Does AI document classification require labeled training data?

Pre-trained classifiers cover common document types without any customer-provided training data. For custom or proprietary document types, labeled examples are needed. Modern active learning approaches minimize labeling effort — typically 50–200 examples per custom type achieve production-quality accuracy.

How is document classification different from document indexing?

Classification assigns a type label to a document. Indexing extracts metadata (date, author, subject, tags) for search and retrieval. Both are typically components of the same IDP pipeline but serve different downstream purposes — classification routes the document to the correct extraction model; indexing makes it searchable in a DMS.

Can AI classify handwritten documents?

Yes, with lower accuracy than typed documents.
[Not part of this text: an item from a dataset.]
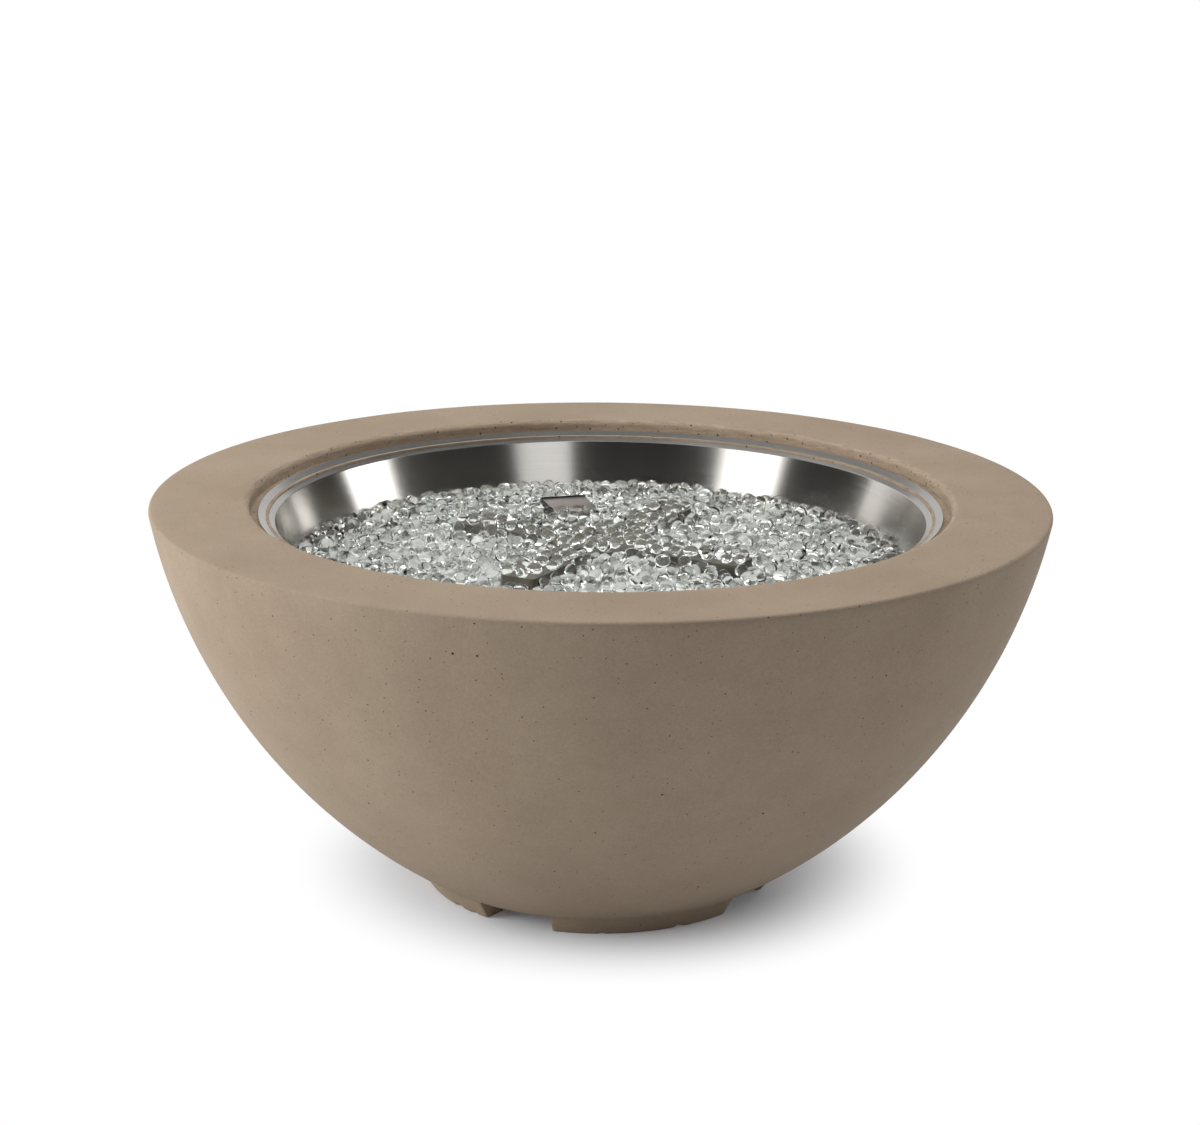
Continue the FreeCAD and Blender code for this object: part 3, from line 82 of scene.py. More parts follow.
def add(tree, kind, inputs=None, **settings):  # one node with its settings and links
    node = tree.nodes.new(kind)
    for name, value in settings.items():
        if name == "stops":
            ramp = node.color_ramp.elements
            ramp[0].position, ramp[0].color = value[0]
            ramp[1].position, ramp[1].color = value[-1]
            for place, colour in value[1:-1]:
                ramp.new(place).color = colour
        else:
            setattr(node, name, value)
    for name, value in (inputs or {}).items():
        if isinstance(value, bpy.types.NodeSocket):
            tree.links.new(value, node.inputs[name])
        else:
            node.inputs[name].default_value = value
    return node


def startMaterial(name):  # with its tree and the place of each point on the object
    made = bpy.data.materials.new(name)
    made.use_nodes = True
    tree = made.node_tree
    tree.nodes.clear()
    return made, tree, add(tree, "ShaderNodeTexCoord").outputs["Object"]


def finishMaterial(tree, shader):
    add(tree, "ShaderNodeOutputMaterial", {"Surface": shader.outputs[0]})


def surface(tree, inputs):
    finishMaterial(tree, add(tree, "ShaderNodeBsdfPrincipled", inputs))


def noiseOf(tree, place, size, detail=2, roughness=0.5):  # size in millimetres
    return add(tree, "ShaderNodeTexNoise", {
        "Vector": place, "Scale": 1000 / size, "Detail": detail, "Roughness": roughness}).outputs["Fac"]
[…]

Handwritten document classification relies more heavily on layout and visual features (form structure, checkbox positions, handwriting areas) than textual content. Accuracy of 82–88% is typical, improving with domain-specific training data.

What happens when a document cannot be classified?

Low-confidence or unrecognized documents are routed to a human classification queue. The reviewer assigns the correct type label, and this correction is used to retrain the model. Over time, the unclassified rate drops to below 1% for document types encountered regularly.

Bottom Line

Document classification is the invisible foundation of every IDP deployment. Get it right and extraction accuracy follows. Get it wrong and the entire downstream pipeline produces garbage. Papirus AI’s multimodal classification model achieves 96%+ accuracy on standard Turkish and international business documents out of the box, with custom type support for any organization-specific document. Test classification accuracy on your document mix before committing to any IDP platform.